I know what I'm saying is heresy, so I'd be really interested in others' thoughts and reactions. No need to be kind to me - tell me what to do the next time I go............

No, you are not speaking heresy. To each his/her own. But, I think you should be careful about word choice and jumping to conclusions. Let me point out that your home base dive was Bari reef which has the large documented fish species diversity in the Caribbean. Several other Bonaire sites are in the top ten. I was there last week, too. You must have missed the 2.5 ft mutton snappers we saw, the bait ball of boga being corralled by a horse-eye jack or a bait ball of mackeral scad just meandering along, the two spotted eagle rays, the 3 ft midnight parrot fish or the viper moray? True, there are very few gray angelfish ever seen on Bonaire, but have you seen cherubfish and flameback pygmy angelfish on Bari? The bottom line is that the "diversity" is there, but it does not always jump up and show itself off. Next visit, hire Jerry Ligon through BDA and have him guide you on a fish id tour. Recommended highly. What I absolutely love about Bonaire is that I never know what will surprise me and there are always surprises. In Jan., we saw a pink and a red frogfish on Bari, and right next door at Front Porch, saw a longsnout seahorse and 2 frogfish within 3 ft of each other.

The fact that certain species are not present on Bonaire just makes it all the more exciting when one of them is seen. The above mentioned reports about the several recent whale shark sightings attest to that.
 
He might be talking about topographical diversity. I've heard people speak well of Cozumel diving for this reason.

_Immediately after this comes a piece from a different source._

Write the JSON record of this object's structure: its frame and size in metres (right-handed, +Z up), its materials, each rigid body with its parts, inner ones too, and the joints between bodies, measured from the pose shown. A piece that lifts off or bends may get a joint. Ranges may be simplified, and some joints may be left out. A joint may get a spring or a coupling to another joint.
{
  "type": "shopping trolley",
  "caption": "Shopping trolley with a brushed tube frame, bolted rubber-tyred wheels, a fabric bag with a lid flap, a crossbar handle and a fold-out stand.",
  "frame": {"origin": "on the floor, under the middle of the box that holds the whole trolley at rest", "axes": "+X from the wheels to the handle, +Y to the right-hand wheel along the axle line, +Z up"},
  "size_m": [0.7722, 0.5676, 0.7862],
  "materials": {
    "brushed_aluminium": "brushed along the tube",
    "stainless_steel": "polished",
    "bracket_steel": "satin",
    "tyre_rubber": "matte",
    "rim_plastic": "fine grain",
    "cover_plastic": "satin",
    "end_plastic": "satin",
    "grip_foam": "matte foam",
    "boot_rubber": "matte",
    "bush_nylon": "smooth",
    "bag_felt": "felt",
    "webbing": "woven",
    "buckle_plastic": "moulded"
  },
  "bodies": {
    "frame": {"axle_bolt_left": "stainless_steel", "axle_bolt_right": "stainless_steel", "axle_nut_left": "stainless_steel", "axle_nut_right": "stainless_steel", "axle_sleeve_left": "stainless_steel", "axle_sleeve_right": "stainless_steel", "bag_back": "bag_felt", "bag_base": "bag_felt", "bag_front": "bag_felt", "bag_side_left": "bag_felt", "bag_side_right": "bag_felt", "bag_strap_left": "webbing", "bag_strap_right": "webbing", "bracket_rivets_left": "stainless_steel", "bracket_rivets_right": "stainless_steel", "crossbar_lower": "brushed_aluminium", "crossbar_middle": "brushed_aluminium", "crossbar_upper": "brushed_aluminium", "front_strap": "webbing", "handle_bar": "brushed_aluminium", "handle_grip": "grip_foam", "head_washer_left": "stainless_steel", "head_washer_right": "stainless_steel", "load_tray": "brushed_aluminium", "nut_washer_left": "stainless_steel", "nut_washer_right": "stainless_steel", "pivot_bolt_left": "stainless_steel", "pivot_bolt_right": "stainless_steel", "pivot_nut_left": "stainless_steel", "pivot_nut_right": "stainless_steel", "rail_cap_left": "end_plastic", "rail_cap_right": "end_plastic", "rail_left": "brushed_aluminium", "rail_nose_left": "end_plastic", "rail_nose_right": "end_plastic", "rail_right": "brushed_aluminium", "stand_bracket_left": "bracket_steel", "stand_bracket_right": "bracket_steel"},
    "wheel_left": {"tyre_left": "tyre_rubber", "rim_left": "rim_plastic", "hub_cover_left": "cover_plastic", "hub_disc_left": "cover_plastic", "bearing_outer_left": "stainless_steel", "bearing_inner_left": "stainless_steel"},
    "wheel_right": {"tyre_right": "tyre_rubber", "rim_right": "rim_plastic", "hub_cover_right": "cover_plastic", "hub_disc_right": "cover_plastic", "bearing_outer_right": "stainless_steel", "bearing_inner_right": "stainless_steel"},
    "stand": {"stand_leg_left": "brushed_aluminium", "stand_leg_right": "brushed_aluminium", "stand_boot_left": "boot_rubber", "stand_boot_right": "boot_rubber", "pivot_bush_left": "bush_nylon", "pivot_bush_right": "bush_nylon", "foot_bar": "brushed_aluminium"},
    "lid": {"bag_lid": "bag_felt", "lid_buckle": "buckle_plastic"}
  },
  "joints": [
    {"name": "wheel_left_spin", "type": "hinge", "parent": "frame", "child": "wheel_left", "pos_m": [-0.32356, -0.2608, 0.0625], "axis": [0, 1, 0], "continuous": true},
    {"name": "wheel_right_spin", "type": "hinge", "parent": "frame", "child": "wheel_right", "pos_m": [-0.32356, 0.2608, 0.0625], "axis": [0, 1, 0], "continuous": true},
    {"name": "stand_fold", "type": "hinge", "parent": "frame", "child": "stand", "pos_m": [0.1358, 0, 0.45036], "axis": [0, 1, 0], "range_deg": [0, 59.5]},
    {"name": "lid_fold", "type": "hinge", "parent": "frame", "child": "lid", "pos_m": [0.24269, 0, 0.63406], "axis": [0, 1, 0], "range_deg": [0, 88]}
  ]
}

A number of Bonaire sites could be conceptualized as a hillside sloping at about 45 degrees, starting in maybe thirty feet of water, descending past recreational depths, moderately covered with coral and gorgonians with some sandy patches, with some fish inhabitants.

There's more to it than that, such as The Cliff offering a shallow vertical wall dive, the double reef system toward the southwest, and the east coast is different, but some people don't like the perceived structural uniformity of some of the main west coast dive sites.

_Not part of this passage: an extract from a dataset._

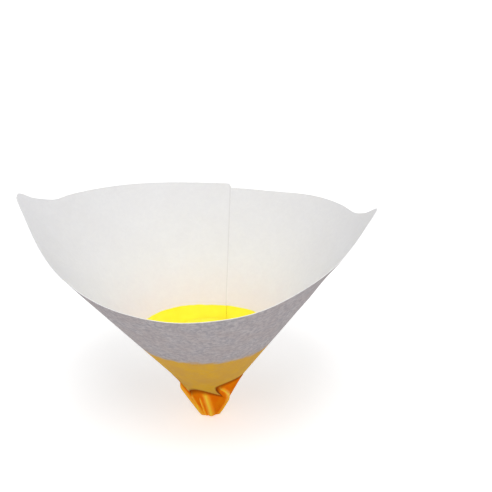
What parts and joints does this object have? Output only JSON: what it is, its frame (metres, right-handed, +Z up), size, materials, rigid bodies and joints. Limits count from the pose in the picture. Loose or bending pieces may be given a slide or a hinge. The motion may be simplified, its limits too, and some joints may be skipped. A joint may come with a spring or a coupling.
{
  "type": "paper cone paint strainer",
  "caption": "Used disposable strainer: creased paper cone, opened to an eared oval mouth, with a paint-soaked nylon gauze tip showing through windows cut in its lower end",
  "frame": {"origin": "on the cone's axis, at the level where the cone sits in the mouth of a can", "axes": "+Z is up along the cone's axis with the tip down, +X runs to the right crease, the plain front layer faces -Y and the glued lap lies at +Y"},
  "size_m": [0.1907, 0.1338, 0.1391],
  "materials": {
    "paper": "matt, faintly fibrous, stained by paint at the lower end",
    "gauze": "fine nylon weave soaked with glossy paint"
  },
  "bodies": {
    "root": {"paper_cone": "paper", "mesh_filter": "gauze"}
  },
  "joints": []
}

Doesn't knock it off my to-do list!

Richard.
 
Yep. Don't disagree at all, Richard. As I said, to each his/her own. Personally, I like sight-seeing the first trip somewhere, but soon look for more detail during repeat visits. We've been to Cozumel twice and enjoyed it for what it is. I'd never speak against it. But we like to poke around and peek with flashlights into every nook and cranny, taking our time without impeding the actions or schedules of other divers. That can be a bit hard on Coz. One of our personal highlight dives on Bari covered about 150 ft in an hour and a half with a max depth of 35 ft. One size does not fit all.
 
Bonaire has a lot of fan-following even outside this forum. I can not think of a single dive shop that I have visited in my area that does not have an annual Bonaire trip. I used to think of it as a good and cheap training ground for dive students and the newly certified but it also has a strong appeal to more advanced divers who are now as much fascinated by smaller things under the rocks as big-animal encounters. At this point in my spiritual evolution, I am more fascinated with wrecks and sharks than sea horses. Once I get deeper into macro photography, then Bonaire will make sense to me more than right now.

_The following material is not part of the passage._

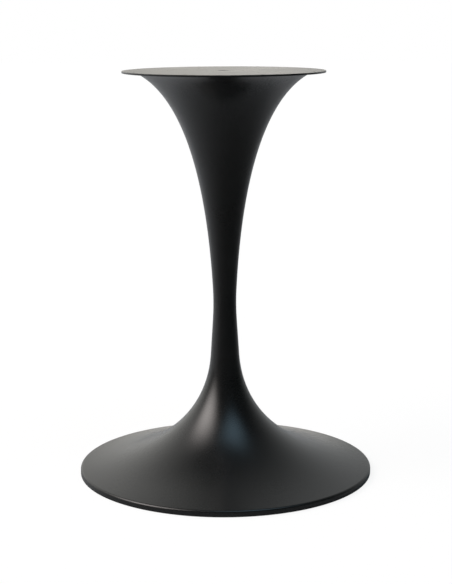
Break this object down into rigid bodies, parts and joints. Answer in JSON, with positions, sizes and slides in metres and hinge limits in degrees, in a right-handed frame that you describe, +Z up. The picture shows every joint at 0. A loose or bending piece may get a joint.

Btw ... Jupiter FL has given me some of the best dives of my life. I have seen a turtle so big (size of a volks wagon beetle) that it was not even funny! I honestly thought someone was playing a joke on me.
 
Great shots!
1 suggestion: shoot the Christmas tree worms from below, very tight in.

As divers we get to see them from all angles, but then tend to take a picture "from above" which looses the impact of their spiral form. So they appear much more ordinary when showing the pictures to non divers. Yah, it's 2 white flowers. Big deal.

A close up shot from below where the only background is the water column will really highlight the spiral.
 
Giffenk - great suggestion on the Xmas tree worms. Thank you, and I will test it on my next trip in July.